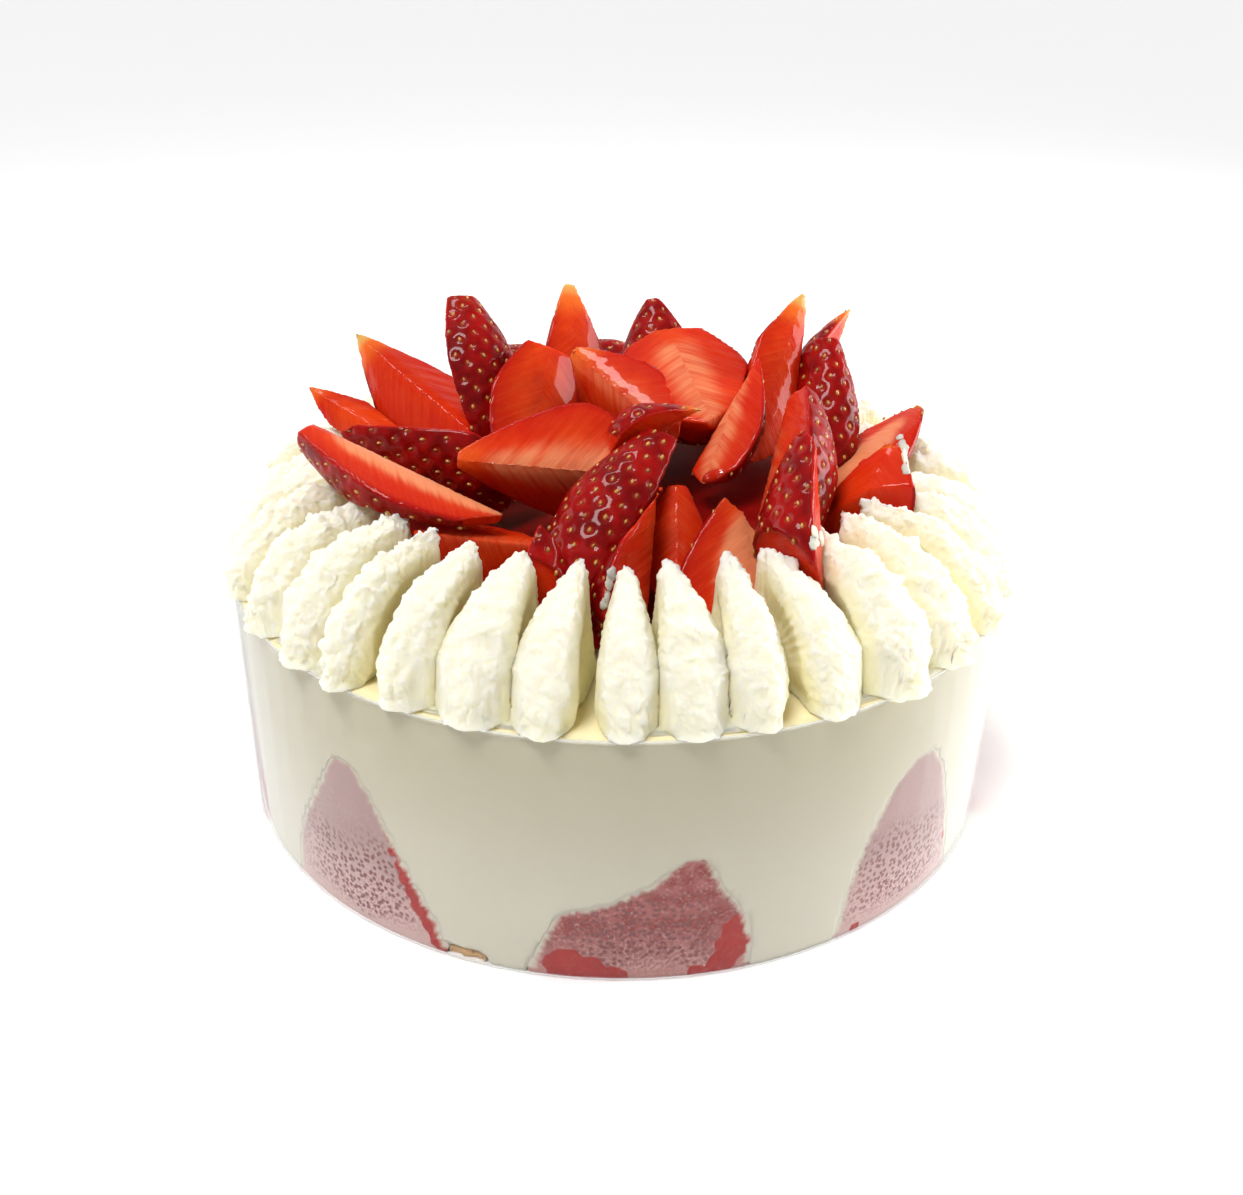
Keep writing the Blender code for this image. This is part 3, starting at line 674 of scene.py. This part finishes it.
def carve_petals(group):
    piece = even_copy(f"petals_{group + 1:02d}", f"cream_petals_{group + 1:02d}", PETAL_VOXEL, 3)
    points = points_of(piece)
    numbers = [(3 * group + k + PETAL_COUNT // 2) % PETAL_COUNT - PETAL_COUNT // 2
               for k in range(3)]
    sides = np.stack([(points - PETAL_FRAMES[n][0]) @ PETAL_FRAMES[n][2] for n in numbers])
    mine = np.abs(sides).argmin(axis=0)
    middle, outward, sideways = (np.stack([PETAL_FRAMES[n][axis] for n in numbers])[mine]
                                 for axis in range(3))
    aside = np.take_along_axis(sides, mine[None, :], axis=0)[0]
    radius = ((points - middle) * outward).sum(axis=1) + PETAL_MIDDLE
    height = points[:, 2].copy()
    reach = np.hypot(radius - PETAL_PIVOT, height)
    swing = np.degrees(np.arctan2(height, radius - PETAL_PIVOT))
    tipward = smooth_step(48.0, 106.0, swing) * smooth_step(6.0, 14.0, reach)
    tuck = smooth_step(26.0, 2.0, swing) * smooth_step(7.0, 13.0, reach)
    valley = smooth_step(3.4, 4.8, np.abs(aside)) * smooth_step(9.0, 6.0, height)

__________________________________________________

▸ **EXERCISE AIM**: Your task is to repeat the data exactly, with nothing left out.

▸ **EXERCISE RESULT**:
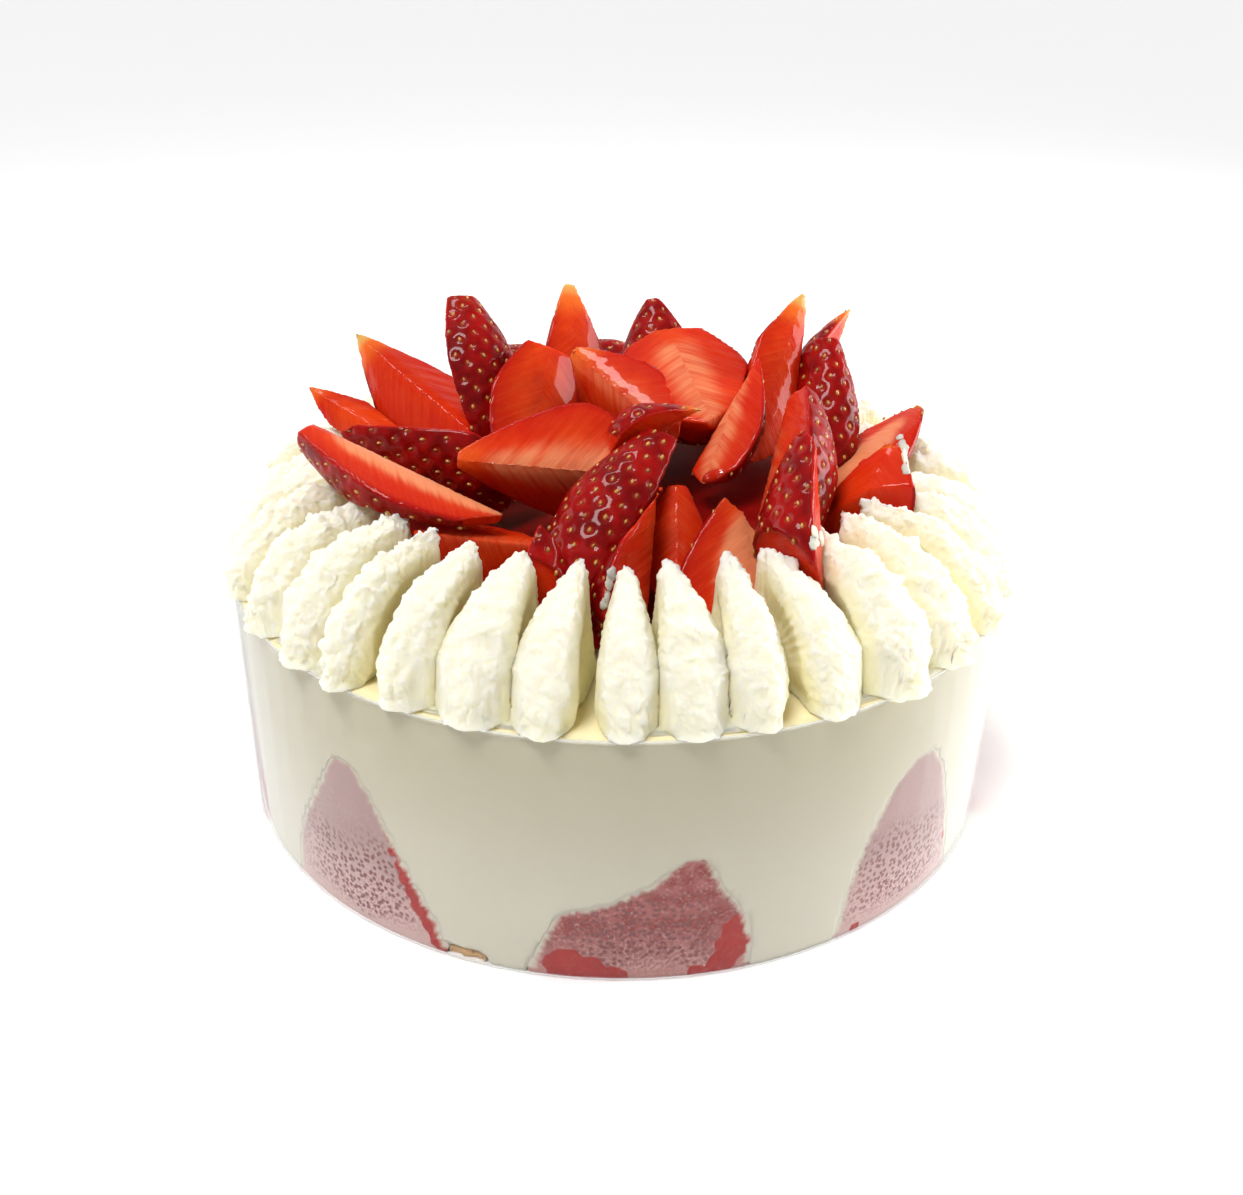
Keep writing the Blender code for this image. This is part 3, starting at line 674 of scene.py. This part finishes it.
def carve_petals(group):
    piece = even_copy(f"petals_{group + 1:02d}", f"cream_petals_{group + 1:02d}", PETAL_VOXEL, 3)
    points = points_of(piece)
    numbers = [(3 * group + k + PETAL_COUNT // 2) % PETAL_COUNT - PETAL_COUNT // 2
               for k in range(3)]
    sides = np.stack([(points - PETAL_FRAMES[n][0]) @ PETAL_FRAMES[n][2] for n in numbers])
    mine = np.abs(sides).argmin(axis=0)
    middle, outward, sideways = (np.stack([PETAL_FRAMES[n][axis] for n in numbers])[mine]
                                 for axis in range(3))
    aside = np.take_along_axis(sides, mine[None, :], axis=0)[0]
    radius = ((points - middle) * outward).sum(axis=1) + PETAL_MIDDLE
    height = points[:, 2].copy()
    reach = np.hypot(radius - PETAL_PIVOT, height)
    swing = np.degrees(np.arctan2(height, radius - PETAL_PIVOT))
    tipward = smooth_step(48.0, 106.0, swing) * smooth_step(6.0, 14.0, reach)
    tuck = smooth_step(26.0, 2.0, swing) * smooth_step(7.0, 13.0, reach)
    valley = smooth_step(3.4, 4.8, np.abs(aside)) * smooth_step(9.0, 6.0, height)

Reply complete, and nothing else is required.